In the end you see, the gospel calls us to focus not on our brokenness, but on God’s love. And we are to be zealous in creating a family of truth-tellers and reconcilers; a family so strong that we cannot ever be divided. 

 

What a feast for our hunger for belonging and community that would be.   Do we---all of us who gather here as the family of St. Stephen’s---do we dare to love and trust one another this much?
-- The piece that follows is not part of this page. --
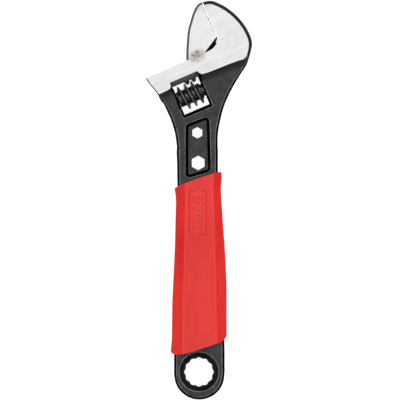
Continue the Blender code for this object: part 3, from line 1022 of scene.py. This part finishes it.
@dataclass
class Forging:
    """The frame: the head with its fixed jaw, the shank and the ring end."""

    black_half: float = 5.2
    edge_round: float = 1.3
    face_u: float = 75.1
    shoulder_w: float = 146.0
    channel_radius: float = 4.8
    channel_end: float = 80.6
    slot_half: float = 2.65
    window_low: Point = (44.45, 121.45)
    window_high: Point = (58.05, 139.05)
    pin_mouth_radius: float = 2.95
    pocket_floor: float = 2.5
    pocket_slope: float = 1.3
    small_hex: tuple[float, float, float] = (-0.2, 120.05, 5.0)
    large_hex: tuple[float, float, float] = (0.15, 104.9, 6.35)
    ring_across: float = 13.0
    ring_blunt: float = 0.12
    sink_radius: float = 9.8
    ruler_start: float = 33.9
    ruler_marks: int = 23
    ruler_line: float = 0.2
    ruler_depth: float = 0.07
    ruler_short: float = 1.05
    ruler_long: float = 1.6
    ruler_gap: float = 0.15
    shank_round: float = 1.8
    ground_w: float = 136.2
    step_foot: float = 131.0
    step_length: float = 5.2
    ground_edge: tuple[Point, ...] = (
        (36.0, 135.95),
        (40.0, 135.95),
        (42.9, 136.3),
        (43.6, 137.1),
        (44.1, 139.1),
        (58.9, 139.1),
        (59.7, 137.5),
        (60.8, 136.6),
        (64.0, 136.25),
        (75.0, 136.0),
        (80.0, 135.7),
        (82.8, 135.3),
        (84.4, 136.0),
        (85.5, 137.0),
    )

    def ground_line(self, u: float) -> float:
        """The w of the lower edge of the ground flat."""
        return between(u, self.ground_edge)

    def head_height(self, u: float, w: float) -> float:
        """Half the head's thickness at a point, before its edges are rounded.

        Args:
            u: The place along the slide.
            w: The place across it.

        Returns:
            The height.
        """
        line = self.ground_line(u)
        if w >= line:
            return HEAD_HALF - tip_taper(w)
        rise = max(0.0, (w - (line - self.step_length)) / self.step_length)
        foot = SHANK_HALF + 0.05
        low = between(w, [(88.0, foot), (108.0, foot), (120.0, 4.9), (131.0, self.black_half)])
        return low + (HEAD_HALF - self.black_half) * rise**3

    def surface(self, x: float, y: float) -> float:
        """The height of the front face at a point."""
        return max(SHANK_HALF, self.head_height(*to_slide(x, y)))

    def head_outline(self) -> Outline:
        """The head's outline, wide enough on the jaws' side for the mouth to be cut from it.

        Returns:
            The outline.
        """
        left = sharp(from_slide(33.4, 148.0))
        left += smooth(from_slide(34.4, 142.0), from_slide(35.3, 139.2), from_slide(36.0, 136.4))
        left += sharp(from_slide(36.2, 132.6), from_slide(36.95, 130.6))
        left += smooth(from_slide(37.12, 122.5), (-12.24, 123.0), (-11.45, 120.0), (-10.94, 117.0))
        left += sharp((-10.55, 113.5), (-10.1, 110.5))
        right = sharp((9.6, 110.5), (9.95, 113.5))
        right += smooth((10.21, 120.0), (11.34, 126.0), (12.87, 132.0), (15.27, 138.0), (18.38, 144.0))
        right += smooth((22.13, 150.0)) + sharp((24.75, 154.0), (25.6, 156.4))
        right += smooth((26.55, 159.6), (27.5, 163.4), (27.45, 166.0), (26.08, 170.0), (22.32, 176.0))
        right += smooth((16.06, 182.0), (10.91, 185.0), (7.2, 186.32)) + sharp((2.7, 185.7))
        return left + right + sharp(from_slide(70.0, 170.4), from_slide(70.0, 148.0))

    def shank_outline(self) -> Outline:
        """The handle's outline, down to the round ring end. Its upper end lies inside the head.

        Returns:
            The outline.
        """
        left = [(-9.4, 119.0), (-10.5, 113.0), (-10.45, 104.0), (-10.35, 95.0), (-9.95, 88.0), (-9.9, 80.0)]
        left += [(-10.2, 65.0), (-11.4, 45.0), (-12.1, 25.0), (-12.45, 9.0), (-12.5, 3.0)]
        arc = [math.radians(180.0 + 22.5 * step) for step in range(9)]
        end = [(0.17 + 12.65 * math.cos(a), -1.23 + 12.65 * math.sin(a)) for a in arc]
        right = [(12.9, 4.0), (12.92, 9.0), (12.85, 15.0), (12.6, 24.0), (12.7, 36.0), (12.4, 47.0)]
        right += [(11.8, 60.0), (10.8, 75.0), (10.25, 90.0), (10.1, 98.0), (10.05, 104.0)]
        right += [(10.0, 113.0), (9.0, 119.0)]
        first, *middle, last = left + end + right
        return sharp(first) + smooth(*middle) + sharp(last)

    def rounding(self, u: float, w: float) -> float:
        """The radius of the head's rim at a point of its outline.

        Args:
            u: The place along the slide.
            w: The place across it.

        Returns:
            The radius.
        """
        left = soft_step(w, 133.0, 137.0) * (1.0 - soft_step(u, 40.0, 50.0))
        right = soft_step(w, 134.0, 142.0) * soft_step(u, 70.0, 80.0)
        return self.edge_round - 0.75 * left + 0.45 * right

    def blank(self) -> Mesh:
        """The head's blank, as forged and with its cheeks ground.

        Returns:
            The blank.
        """
        climb = [0.0, 0.25, 0.45, 0.6, 0.72, 0.82, 0.91, 1.0]
        rows = [96.0, 102.0, 108.0, 114.0, 120.0, 125.5]
        rows += [self.step_foot + self.step_length * share for share in climb]
        rows += [144.0, TAPER_START, 163.0]
        line = [to_slide(x, y) for x, y in sampled(self.head_outline())]
        cheek = Cheek(
            height=self.head_height,
            rounding=self.rounding,
            rows=rows,
            columns=[40.0, *(u for u, _ in self.ground_edge[2:]), 68.0, 79.0],
            lift=lambda u: self.ground_line(u) - self.ground_w,
            ground_from=self.ground_w,
            shoulder=lambda u, w: 1.0 + 0.35 * soft_step(self.step_foot - w, 0.0, 6.0),
        )
        return cushion("forging", line, cheek)

    def mouth(self) -> Mesh:
        """The mouth: the shoulder, the throat's curve and the fixed jaw's face.

        Returns:
            The cutter.
        """
        low = self.shoulder_w
        throat = sharp((25.0, low), (67.0, low)) + smooth((70.4, low + 0.35))
        throat += sharp((73.4, 147.8), (73.3, 148.8), (self.face_u, 150.5))
        throat += sharp((self.face_u, 180.0), (25.0, 180.0))
        return plate("mouth", throat, place=SLIDE)

    def window_rims(self, side: float) -> Mesh:
        """The sloping surround of the worm's window on one face, with a rounded rim.

        Args:
            side: 1 for the front, -1 for the back.

        Returns:
            The cutter.
        """
        (low_u, low_w), (high_u, high_w) = self.window_low, self.window_high
        walls = [(0.4, 0.5, -3.0), (-0.9, -1.25, -0.8), (-1.08, -1.47, -0.42), (-1.25, -1.65, -0.13)]
        walls += [(-1.6, -2.0, 0.0), (-2.6, -3.0, 0.4)]
        rings = []
        for across, down, height in walls:
            lean = min(0.0, across) * 0.55
            top = high_w - 0.2
            corners = [(low_u + across, low_w + down), (high_u - across, low_w + down)]
            corners += [(high_u - across + lean * 0.4, top), (low_u + across - lean, top)]
            outline = rounded(corners, max(0.15, 0.5 - across * 0.4), 4, 8)
            rings.append([(u, w, side * (self.head_height(u, min(w, 134.0)) + height)) for u, w in outline])
        return skin("window_rim", rings, SLIDE)

    def pocket(self, side: float) -> Mesh:
        """The long pocket of one face, with sloping walls and a rounded rim that follows the surface.

        Args:
            side: 1 for the front, -1 for the back.

        Returns:
            The cutter.
        """
        shape = [(-6.1, 97.2), (6.3, 100.8), (5.75, 128.4), (-5.9, 124.0)]
        slope = self.pocket_slope
        floor_rows = [(-slope, 0.0), (-slope * 0.93, 0.06), (-slope * 0.78, 0.34)]
        rim_rows = [(-0.16, -0.62), (0.0, -0.32), (0.2, -0.12), (0.55, 0.01), (1.4, 0.4)]
        rings = []
        for grow, over in floor_rows + rim_rows:
            outline = rounded(spread(shape, grow), max(0.6, 1.9 + grow), 6, 14)
            if grow < -slope / 2.0:
                rings.append([(x, y, side * (self.pocket_floor + over)) for x, y in outline])
            else:
                rings.append([(x, y, side * (self.surface(x, y) + over)) for x, y in outline])
        return skin("pocket", rings)

    def hexagons(self) -> list[Work]:
        """The two hexagonal holes through the pocket's floor, with a small chamfer on both faces.

        Returns:
            The cuts.
        """
        steps = []
        for x, y, across in (self.small_hex, self.large_hex):
            radius, floor = across / math.sqrt(3.0), self.pocket_floor
            half = [(radius, floor - 0.26), (radius + 0.22, floor + 0.03), (radius + 0.22, THROUGH)]
            profile = [(r, -z) for r, z in reversed(half)] + half
            steps.append(Work(Fit.CUT, turned("hexagon", profile, upright(x, y), 6, 30.0)))
        return steps

    def ring_hole(self) -> list[Work]:
        """The 12-point hole, and the wide dish around it on both faces.

        Returns:
            The cuts.
        """
        tip, pieces = self.ring_across / math.sqrt(3.0), 8
        star: list[Point] = []
        for step in range(12 * pieces):
            degrees = 360.0 * step / (12 * pieces)
            near = degrees % 30.0
            reach = self.ring_across / 2.0 / math.cos(math.radians(15.0 + abs(near - 15.0)))
            angle = math.radians(degrees)
            reach = min(reach, tip - self.ring_blunt)
            star.append((reach * math.cos(angle), reach * math.sin(angle)))
        cutter = skin("ring_points", [[(x, y, z) for x, y in star] for z in (-THROUGH, THROUGH)])
        steps = [Work(Fit.CUT, cutter)]
        for side in (1.0, -1.0):
            top, rim = SHANK_HALF, self.sink_radius
            dish = [(tip - 0.25, side * (top - 2.3)), (tip + 0.35, side * (top - 1.95))]
            dish += [(rim - 0.75, side * (top - 0.80)), (rim - 0.3, side * (top - 0.34))]
            dish += [(rim - 0.02, side * (top - 0.14)), (rim + 0.4, side * (top + 0.02))]
            dish += [(rim + 1.4, side * (top + 0.4))]
            dished = turned("ring_dish", dish, upright(0.0, 0.0), 96, 1.9)
            # The dish's walls take painted shade.
            steps.append(Work(Fit.CUT, dished, wall=Zone.DISH))
        return steps

    def ruler(self) -> Work:
        """The millimetre scale cut along the shoulder of the front face, longer at every fifth mark.

        Returns:
            The cut.
        """
        work = bmesh.new()
        for mark in range(self.ruler_marks):
            u = self.ruler_start + mark
            length = self.ruler_short if mark % 5 else self.ruler_long
            left, right = u - self.ruler_line / 2.0, u + self.ruler_line / 2.0
            low, high = self.shoulder_w - length, self.shoulder_w - self.ruler_gap
            corners = [(left, low), (right, low), (right, high), (left, high)]
            heights = (HEAD_HALF - self.ruler_depth, HEAD_HALF + 0.5)
            floor, top = [[work.verts.new((*corner, z)) for corner in corners] for z in heights]
            for index in range(4):
                after = (index + 1) % 4
                work.faces.new((floor[index], floor[after], top[after], top[index]))
            work.faces.new(floor)
            work.faces.new(top)
        return Work(Fit.CUT, closed_mesh("ruler_marks", work, SLIDE), Zone.MACHINED)

    def build(self, shop: PaintShop) -> bpy.types.Object:
        """Forges, cuts and dresses the frame.

        Args:
            shop: The finishes.

        Returns:
            The piece.
        """
        half = SHANK_HALF
        shank = plate("shank", self.shank_outline(), -half, half, TO_ROW, self.shank_round, 7)
        channel = [(self.channel_radius, 25.0), (self.channel_radius, self.channel_end)]
        slot_low = (24.0, RAIL_W + 0.5, -self.slot_half)
        slot_high = (self.face_u - 0.1, 151.5, self.slot_half)
        pin_hole = [(WORM_BORE, 36.0), (WORM_BORE, 63.0)]
        pin_mouth = [(self.pin_mouth_radius, 30.0), (self.pin_mouth_radius, 39.8)]
        rail, axis = along_slide(0.0, RAIL_W), along_slide(0.0, WORM_W)
        steps = [
            Work(Fit.JOIN, shank),
            Work(Fit.CUT, self.mouth(), Zone.MACHINED),
            # The channel and the neck slot take painted shade.
            Work(Fit.CUT, turned("channel", channel, rail), Zone.DEEP_SHADE),
            Work(Fit.CUT, block("neck_slot", slot_low, slot_high), Zone.DEEP_SHADE),
            Work(Fit.CUT, block("window", (*self.window_low, -THROUGH), (*self.window_high, THROUGH))),
            *mirrored_pair(self.window_rims),
            Work(Fit.CUT, turned("pin_hole", pin_hole, axis, 40)),
            Work(Fit.CUT, turned("pin_mouth", pin_mouth, axis, 40)),
            *mirrored_pair(self.pocket),
            *self.hexagons(),
            *self.ring_hole(),
            self.ruler(),
        ]
        # The head's steep rims above the ground line take shop.rail, a painted highlight.
        finishes = [shop.black, shop.ground, shop.milled, shop.rail]
        # The channel's finish, rim and dish carry painted shade, and edge a painted highlight.
        finishes += [shop.deep_shade, shop.rim, shop.edge, shop.dish]
        mesh = worked("forging", self.blank(), steps, finishes)
        return fit_piece("forged_frame", mesh, Mount("frame", "frame"))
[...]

Do we risk knowing and caring for each other beyond a nodding acquaintance?

 

I’ve been here almost two years and I can testify that I think we have made a good start.  So now I am going to issue a challenge and an invitation…What do you say that we grab hold of the upcoming year before us and take the chance of going all the way---of becoming a community with a much deeper connectedness.

 

This year your Vestry and I have made growing into closer community our primary focus.  We are still attending to the budget, the properties and all of the things that vestries do---that work is always before us.  But the vitality of all of those things is born and grows stronger only as we form deeper bonds with one another and the mission we share as a family of faith.

 

The upcoming Newcomer program, the All Parish Potlucks, the various Commissionings for our ministries, the birthday and anniversary announcements, our Stewardship focus, Adult Forums, Wednesday Bible Studies, Rite 13 and J2A for our youth---all of it is designed with building community in mind.  So look for every opportunity coming our way and let’s be that strong, loving, vital family of faith which I am positive God is forming us to be!  Amen and alleluia! 

Amen.  



[1] Martin Brokenleg in Preaching God’s Transforming Justice, Westminster John Knox, 422.

[2] Keynote Address at the Diocese of San Diego Clergy Conference, 2009.

[3] Tom Long in “Matthew”, Westminster Bible Companion, 209.

[4] Barbara Brown Taylor, The Seeds of Heaven, 58-59.

[5] Stanley Hauerwas, “Matthew” in the Brazos Theological Commentary, 118.